For a more cost-effective solution there is the Fuji XF 55-200mm f/3.5-4.8 R LM OIS. Coming in at roughly half the price of the 50-140mm, the 55-200mm has a longer telephoto reach and image stabilization, but nowhere near the same level of optics. It also has a variable aperture, which means it won’t be as good in low light as the 50-140mm.
As another alternative there is the Olympus Zuiko Digital ED 50-200mm f/2.8-3.5 SWD. This lens is also a cost-effective way to jump into an all-in-one zoom lens. The Olympus offers good quality optics for the price, but not in the same league as the Fuji 50-140mm.
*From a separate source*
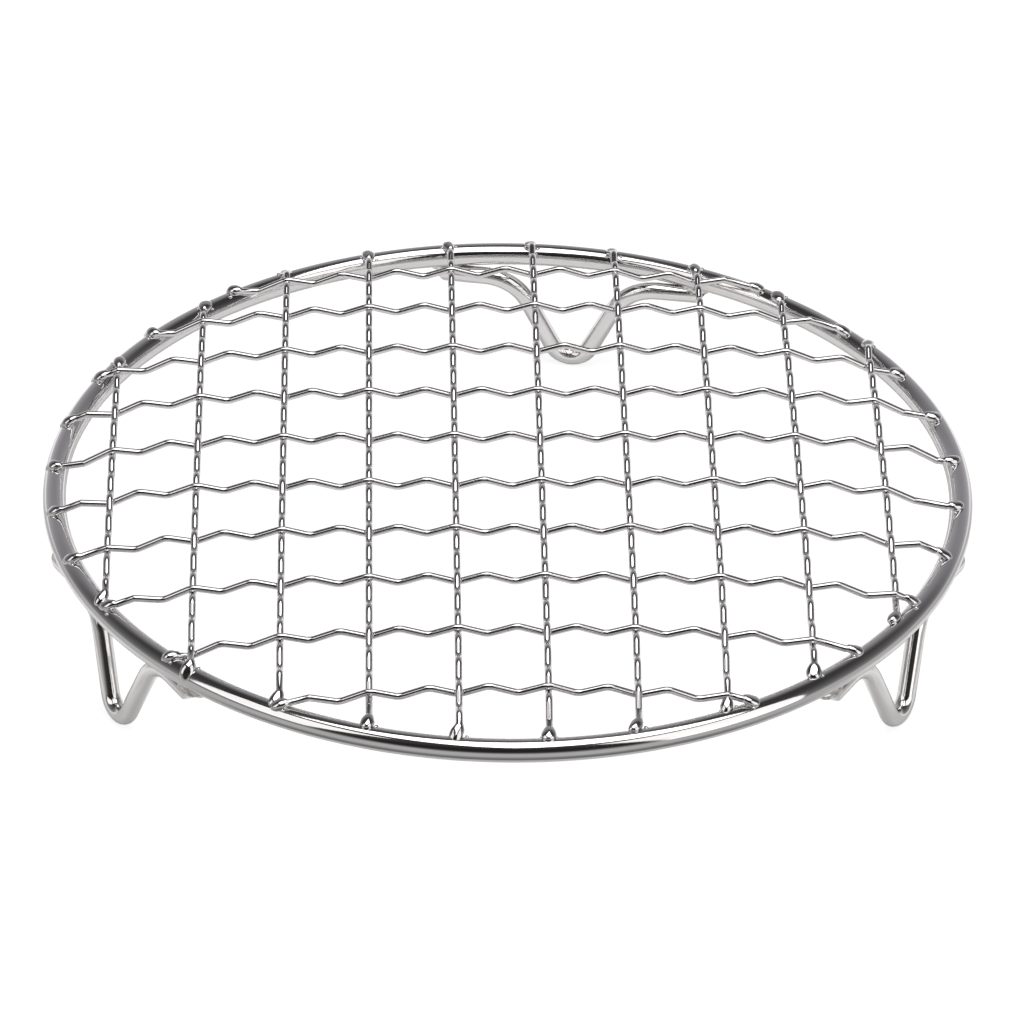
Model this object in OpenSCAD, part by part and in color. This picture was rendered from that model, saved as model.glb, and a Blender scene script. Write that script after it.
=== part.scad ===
// Round cooling rack: a thick rim ring, a domed square mesh of crimped wires welded on top of it,
// and three V-shaped feet welded under it. All of it is bent stainless-steel wire.
// Frame: +Z up, the table is z = 0, the rack's centre is the Z axis, and -Y is the front.

/* [Rim] */
// Outer diameter of the rim ring
rim_outer_d = 200; // [190:1:210]
// Thickness of the rim wire
rim_wire_d = 5; // [4.5:0.1:5.5]
// Height of the rim wire's centre above the table
rim_height = 27.2; // [24:0.2:30]

/* [Mesh] */
// Thickness of a mesh wire
mesh_wire_d = 1.5; // [1.3:0.1:1.7]
// Distance between neighbouring long wires
long_pitch = 18.4; // [18.2:0.1:18.8]
// Distance between neighbouring cross wires
cross_pitch = 18; // [17.8:0.1:18.4]
// How far the mesh rises in the middle above its welded ends
dome_rise = 7.2; // [5:0.2:8]
// How sharply the dome turns down near the rim
dome_power = 5; // [3:1:6]
// Turn of the mesh about the vertical axis, in degrees
mesh_turn = 1.4; // [-3:0.1:3]
// How far the cross wires are out of square with the long wires, in degrees
mesh_skew = 0.6; // [-1:0.1:1]
// Sideways offset of the mesh from the rack's centre
mesh_shift_x = -2.3; // [-2.5:0.1:2.5]
// Front-to-back offset of the mesh from the rack's centre
mesh_shift_y = -3.4; // [-3.8:0.1:3.8]
// Bend radius of a long wire's crimps, at the wire's centre line
long_bend_r = 2; // [1.2:0.1:2.2]
// Bend radius of a cross wire's crimps, at the wire's centre line
cross_bend_r = 3.5; // [1.4:0.1:4]
// Bend radius where a mesh wire comes down to the rim
end_bend_r = 1.4; // [1.2:0.1:2]
// Diameter of the fused head at each end of a mesh wire
head_d = 2.5; // [2.2:0.1:2.8]

/* [Feet] */
// Thickness of a foot wire
foot_wire_d = 4; // [3.7:0.1:4.3]
// Distance of a foot's two arms from the rack's centre
foot_reach = 93.3; // [93:0.1:94.5]
// Length of a foot from one arm end to the other
foot_length = 63; // [60:1:66]
// How much shorter the front arm of each side foot is
front_arm_cut = 1.8; // [0:0.1:2.2]
// Angle between a leg of the V and the V's middle line, in degrees
leg_angle = 25.5; // [24:0.5:27]
// Outward lean of the V, in degrees
foot_lean = 6.2; // [0:0.2:7]
// Bend radius at the bottom of the V, at the wire's centre line
tip_bend_r = 4.6; // [4:0.1:5]
// Bend radius between a leg and its arm, at the wire's centre line
shoulder_bend_r = 11; // [9:0.5:13]
// Diameter of a weld nugget between an arm and the rim
nugget_d = 3.6; // [3:0.1:4]

/* [Hidden] */
$fn = 24;
WIRES = 10;
LONG_HALF_WAVES = 5;
CROSS_HALF_WAVES = 3;
NUMBERS = ["01", "02", "03", "04", "05", "06", "07", "08", "09", "10"];
FEET = ["foot_back", "foot_left", "foot_right"];
FOOT_ANGLES = [81.6, 211.4, 330.7];
FOOT_CUTS = [[0, 0], [0, 1], [1, 0]];

rim_r = (rim_outer_d - rim_wire_d) / 2;
crimp_clearance = 0.03;
weld_bite = 0.8;
weld_z = rim_height + (rim_wire_d + mesh_wire_d) / 2 - weld_bite;
end_run_min = 3.4;
arm_bite = 0.1;
arm_z = rim_height - (rim_wire_d + foot_wire_d) / 2 + arm_bite;
tip_depth = (arm_z - foot_wire_d / 2) / cos(foot_lean);
leg_depth = tip_depth + tip_bend_r * (1 / sin(leg_angle) - 1);
leg_spread = leg_depth * tan(leg_angle);
arm_half = foot_length / 2;
weld_along = sqrt(rim_r * rim_r - foot_reach * foot_reach);
collar = 1.03;
run_overlap = 0.1;

// Helpers for a wire bent in one plane, whose path is a list of [along, up] corners
function unit(v) = v / norm(v);
function heading(v) = atan2(v[1], v[0]);
function turn_at(p, i) = heading(p[i + 1] - p[i]) - heading(p[i] - p[i - 1]);
function is_end(p, i) = i == 0 || i == len(p) - 1;
function trim_at(p, i, r) = is_end(p, i) ? 0 : r * tan(abs(turn_at(p, i)) / 2) - run_overlap;

module straight_run(path, i, wire_d, radii) {
    run = path[i + 1] - path[i];
    start = path[i] + unit(run) * trim_at(path, i, radii[i]);
    length = norm(run) - trim_at(path, i, radii[i]) - trim_at(path, i + 1, radii[i + 1]);
    translate([start[0], 0, start[1]])
        rotate([0, 90 - heading(run), 0])
            cylinder(h = length, d = wire_d);
}

module round_bend(path, i, wire_d, r) {
    angle = turn_at(path, i);
    run = unit(path[i] - path[i - 1]);
    start = path[i] - run * r * tan(abs(angle) / 2);
    centre = start + sign(angle) * r * [-run[1], run[0]];
    first = heading(start - centre) + min(angle, 0);
    translate([centre[0], 0, centre[1]])
        rotate([90, 0, 0])
            rotate([0, 0, first])
                rotate_extrude(angle = abs(angle))
                    translate([r, 0])
                        circle(d = wire_d * collar);
}

module bent_wire(path, wire_d, radii) {
    last = len(path) - 1;
    for (i = [0 : last - 1]) straight_run(path, i, wire_d, radii);
    for (i = [1 : last - 1]) round_bend(path, i, wire_d, radii[i]);
}

// A mesh wire lies in one upright plane, at a distance across from the rack's centre. Its corners
// follow the dome, alternately a little above and a little below it, one to each half wave. A
// corner stands out by crimp_rise, so that the rounded bend rises by half a wire's thickness: that
// sets the slope at which the straight between two bends touches them both.
function crimp_slope(half_wave, bend_r) =
    let (lift = mesh_wire_d / 2 + crimp_clearance,
         drop = 2 * (bend_r - lift))
    asin(2 * bend_r / norm([half_wave, drop])) - atan2(drop, half_wave);
function crimp_rise(half_wave, bend_r) = half_wave * tan(crimp_slope(half_wave, bend_r)) / 2;
function dome_z(x, y) = weld_z + dome_rise * (1 - pow(norm([x, y]) / rim_r, dome_power));
function crimp_path(across, crossing, half_wave, phase, bend_r) =
    let (half = sqrt(rim_r * rim_r - across * across),
         reach = half - end_run_min,
         n_first = ceil((-reach - crossing) / half_wave),
         n_last = floor((reach - crossing) / half_wave),
         rise = crimp_rise(half_wave, bend_r))
    concat([[-half, weld_z]],
        [for (n = [n_first : n_last]) let (along = crossing + n * half_wave)
            [along, dome_z(across, along) + rise * ((n + phase) % 2 == 0 ? 1 : -1)]],
        [[half, weld_z]]);

module mesh_wire(across, crossing, half_wave, phase, bend_r) {
    path = crimp_path(across, crossing, half_wave, phase, bend_r);
    last = len(path) - 1;
    radii = [for (i = [0 : last]) i == 1 || i == last - 1 ? end_bend_r : bend_r];
    bent_wire(path, mesh_wire_d, radii);
    for (end = [path[0], path[last]])
        translate([end[0], 0, end[1]]) sphere(d = head_d);
}

// Wire k is counted from the left for long wires and from the back for cross wires. A cross wire
// passes over a long wire where the sum of their numbers is even. crossing is where a wire meets
// the first wire of the other set, measured along it.
function middle_offset(k) = k - (WIRES + 1) / 2;
function long_x(k) = mesh_shift_x + middle_offset(k) * long_pitch;
function cross_y(k) = mesh_shift_y - middle_offset(k) * cross_pitch;

module long_wire(k) {
    crossing = cross_y(WIRES) + long_x(k) * tan(mesh_skew);
    half_wave = cross_pitch / LONG_HALF_WAVES;
    color("silver")
        rotate([0, 0, mesh_turn])
            translate([long_x(k), 0, 0])
                rotate([0, 0, 90])
                    mesh_wire(long_x(k), crossing, half_wave, WIRES + k + 1, long_bend_r);
}

module cross_wire(k) {
    across = cross_y(k) * cos(mesh_skew);
    crossing = long_x(1) / cos(mesh_skew) + cross_y(k) * sin(mesh_skew);
    half_wave = long_pitch / CROSS_HALF_WAVES;
    color("gainsboro")
        rotate([0, 0, mesh_turn + mesh_skew])
            translate([0, across, 0])
                mesh_wire(across, crossing, half_wave, k + 1, cross_bend_r);
}

module rim_ring() {
    color("lightgray")
        translate([0, 0, rim_height])
            rotate_extrude()
                translate([rim_r, 0])
                    circle(d = rim_wire_d);
}

// Puts a foot's own plane, with the arms' centre line on its X axis, under the rim
module at_foot(angle) {
    rotate([0, 0, angle])
        translate([foot_reach, 0, arm_z])
            rotate([0, -foot_lean, 0])
                rotate([0, 0, 90])
                    children();
}

// cuts says which of the two arm ends is cut short
module foot(angle, cuts) {
    start = [-arm_half + cuts[0] * front_arm_cut, 0];
    end = [arm_half - cuts[1] * front_arm_cut, 0];
    path = [start, [-leg_spread, 0], [0, -leg_depth], [leg_spread, 0], end];
    radii = [0, shoulder_bend_r, tip_bend_r, shoulder_bend_r, 0];
    color("darkgray") at_foot(angle) bent_wire(path, foot_wire_d, radii);
}

module foot_welds() {
    color("dimgray")
        for (angle = FOOT_ANGLES, side = [-1, 1])
            rotate([0, 0, angle])
                translate([foot_reach, side * weld_along, rim_height - rim_wire_d / 2])
                    sphere(d = nugget_d);
}

rim_ring();
for (k = [1 : WIRES]) {
    long_wire(k);
    cross_wire(k);
}
for (i = [0 : len(FEET) - 1]) {
    foot(FOOT_ANGLES[i], FOOT_CUTS[i]);
}
foot_welds();
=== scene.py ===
import math
import random

import bpy
from mathutils import Matrix, Vector, noise


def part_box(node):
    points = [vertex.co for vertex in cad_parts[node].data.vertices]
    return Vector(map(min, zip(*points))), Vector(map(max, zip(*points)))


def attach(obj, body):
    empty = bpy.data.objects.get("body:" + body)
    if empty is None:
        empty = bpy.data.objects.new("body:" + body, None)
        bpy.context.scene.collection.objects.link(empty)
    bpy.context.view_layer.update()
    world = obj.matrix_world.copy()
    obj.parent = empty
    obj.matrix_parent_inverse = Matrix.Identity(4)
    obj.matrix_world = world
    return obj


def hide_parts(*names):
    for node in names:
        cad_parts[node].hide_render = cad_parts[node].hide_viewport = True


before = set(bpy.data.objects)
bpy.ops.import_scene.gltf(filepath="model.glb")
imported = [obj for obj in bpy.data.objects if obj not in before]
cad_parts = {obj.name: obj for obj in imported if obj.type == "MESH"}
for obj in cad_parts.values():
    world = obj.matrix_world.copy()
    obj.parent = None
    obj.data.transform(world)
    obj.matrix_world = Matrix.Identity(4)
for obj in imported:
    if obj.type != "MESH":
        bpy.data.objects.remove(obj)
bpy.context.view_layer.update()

# ------------------------------------------------------------------ rim
# The rim is one ring of thick round stainless wire. It carries the mesh on top and the feet below.
# It was bent from straight drawn wire, so fine draw lines run all the way round it.
MM = 0.001
rim_low, rim_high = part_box("rim_ring")
RIM_WIRE_R = (rim_high.z - rim_low.z) / 2
RIM_R = (rim_high.x - rim_low.x) / 2 - RIM_WIRE_R
RIM_Z = (rim_high.z + rim_low.z) / 2
RIM_SIDES = 40
RIM_STEPS = 300
MERGE_GAP = 0.00001 * MM


def lay_lengthwise_map(piece, measure, girth):
    """Unwraps a wire so that U runs along it and V round it, both in metres.

    measure gives (length, wrap) at a corner; girth is the wrap's full turn."""
    piece_map = piece.data.uv_layers.new(name="along_wire")
    for face in piece.data.polygons:
        _, middle_wrap = measure(face.center, face.normal)
        for loop in face.loop_indices:
            corner = piece.data.vertices[piece.data.loops[loop].vertex_index]
            length, wrap = measure(corner.co, corner.normal)
            wrap -= girth * round((wrap - middle_wrap) / girth)
            piece_map.data[loop].uv = (length, wrap)


def smooth_piece(piece, crease_angle):
    """Points the faces outwards and shades the piece smooth, but for edges sharper than the angle."""
    bpy.ops.object.select_all(action="DESELECT")
    piece.select_set(True)
    bpy.context.view_layer.objects.active = piece
    bpy.ops.object.mode_set(mode="EDIT")
    bpy.ops.mesh.select_all(action="SELECT")
    bpy.ops.mesh.remove_doubles(threshold=MERGE_GAP)
    bpy.ops.mesh.normals_make_consistent(inside=False)
    bpy.ops.object.mode_set(mode="OBJECT")
    bpy.ops.object.shade_smooth_by_angle(angle=crease_angle)


bpy.ops.object.select_all(action="DESELECT")
bpy.ops.mesh.primitive_circle_add(
    vertices=RIM_SIDES, radius=RIM_WIRE_R, location=(RIM_R, 0, RIM_Z), rotation=(math.pi / 2, 0, 0)
)
rim = bpy.context.object
rim.name = rim.data.name = "rim"
bpy.ops.object.transform_apply(location=True, rotation=True, scale=True)
bpy.ops.object.mode_set(mode="EDIT")
bpy.ops.mesh.select_all(action="SELECT")
bpy.ops.mesh.spin(steps=RIM_STEPS, angle=2 * math.pi, center=(0, 0, RIM_Z), axis=(0, 0, 1))
bpy.ops.object.mode_set(mode="OBJECT")
smooth_piece(rim, math.pi)


def rim_measure(point, normal):
    """Length round the ring and wrap round its wire."""
    outward = point.xy.length - RIM_R
    wrap = math.atan2(point.z - RIM_Z, outward) * RIM_WIRE_R
    return math.atan2(point.y, point.x) * RIM_R, wrap


lay_lengthwise_map(rim, rim_measure, 2 * math.pi * RIM_WIRE_R)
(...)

|FUJINON XF 50-140mm f/2.8 R LM OIS WR||Fuji XF 55-200mm f/3.5-4.8 R LM OIS|
|Optics||23 elements/16 groups||14 elements/10 groups|
|Diaphragm blades||7 rounded||7 rounded|
It’s very apparent that the Fujifilm FUJINON XF 50-140mm f/2.8 R LM OIS WR is a professional lens, with not just a usable focal range, but also the quality to back it up. It’s fast to focus, with the image stabilization system working extremely well to achieve low shutter speeds.
There is no faulting the image quality, with sharp detail across the frame. Although the sharpest results come in at f/4, f/2.8 is not that far behind in detail and you really have to zoom in to spot the difference. The seven-blade diaphragm works better than expected for producing creamy bokeh renditions, while other lens anomalies such as vignetting and chromatic aberration are kept to a minimum.
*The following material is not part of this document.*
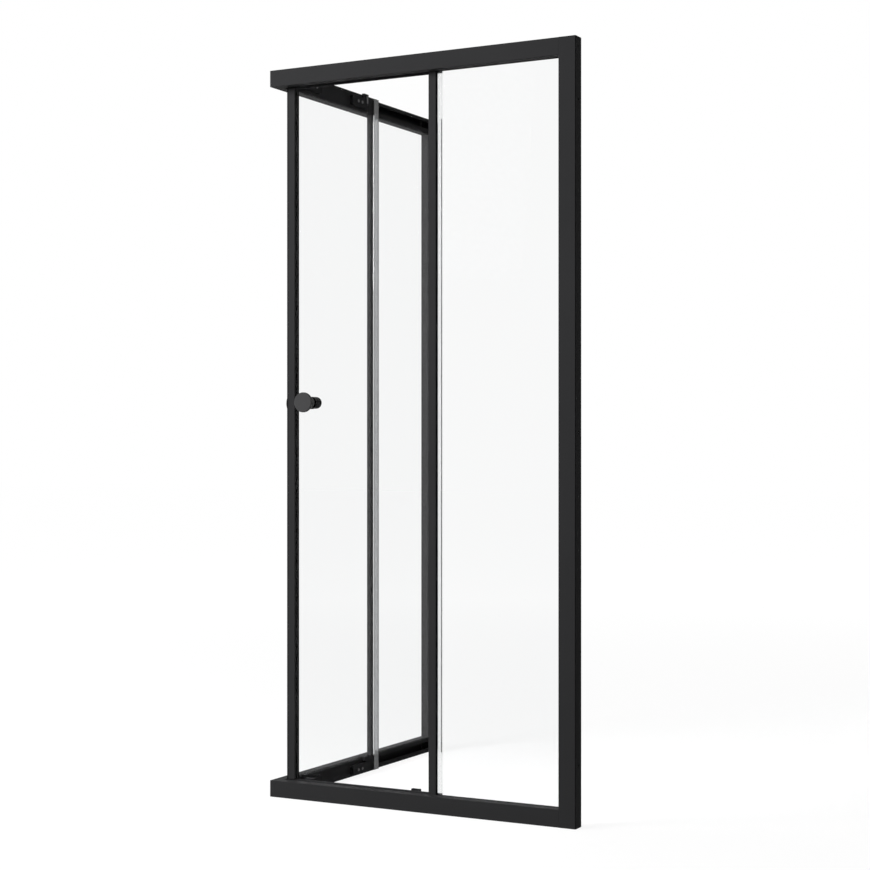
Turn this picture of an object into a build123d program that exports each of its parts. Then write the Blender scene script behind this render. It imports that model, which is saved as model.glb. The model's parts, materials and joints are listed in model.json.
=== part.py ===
from build123d import *
import os
from math import sqrt

os.makedirs("parts", exist_ok=True)

# Corner entry shower enclosure: two framed sides at right angles, each with a
# fixed pane at the wall and a sliding door that meets its twin at the corner.
# Side A runs along +X, side B along +Y, and B is A mirrored about the diagonal.
# Millimetres. "Along" is the distance from the outer corner along a side, and
# "deep" is the distance from a side's outer face towards the inside.

# Frame
frame_height = 1900.0
side_length = 870.0
rail_height = 43.0
rail_depth = 36.0
frame_wall = 1.5
edge_radius = 0.8
jamb_width = 45.0
jamb_to_wall = 1.0
jamb_pocket = 12.0
rail_pocket = 8.0

# Fixed pane and its free edge
glass_thickness = 6.0
gasket = 1.0
glass_bite = 7.0
jamb_bite = 9.0
bar_start = 457.0
bar_width = 21.0
bar_bite = 10.5
bar_edge_gap = 1.0

# Wall profile, wall screws and adjusting screws
wall_profile_wall = 1.6
wall_profile_leg = 25.0
slip_fit = 0.2
wall_hole_radius = 3.0
fixing_spacing = 800.0
adjuster_from_wall = 15.0
adjuster_radius = 2.0
adjuster_length = 5.2
adjuster_head_radius = 3.6
adjuster_head = 2.0
end_plug = 3.0

# Corner blocks inside the mitred rails
block_arm = 70.0
block_fit = 0.3

# Track and wheels
upper_track = 13.0
lower_track = 12.0
track_opening = 20.0
wheel_tread_radius = 7.0
wheel_rim_radius = 9.5
wheel_width = 5.2
groove_play = 0.1
groove_mouth = 3.0
track_gap = 0.1
axle_radius = 2.5
running_fit = 0.05
axle_head_radius = 4.0
axle_head = 1.2
axle_end_play = 0.15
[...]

The current price for this lens is around $1599. Not exactly cheap, but considering the quality of results and large focal range, this zoom has a lot to offer. The addition of image stabilization adds to the package, with the only real downside being its weight compared to the compact form of the camera body. This may disappoint some who prefer more compact and lightweight lenses, but if you follow the lines of ‘heavy is good’ when it comes to high-end optics, the increased size and weight are inconsequential compared to the image quality.
If you need a zoom lens which covers the most useful focal lengths, produces professional images, features a large aperture and image stabilization, look no further. The FUJINON XF 50-140mm f/2.8 R LM OIS WR is highly recommended.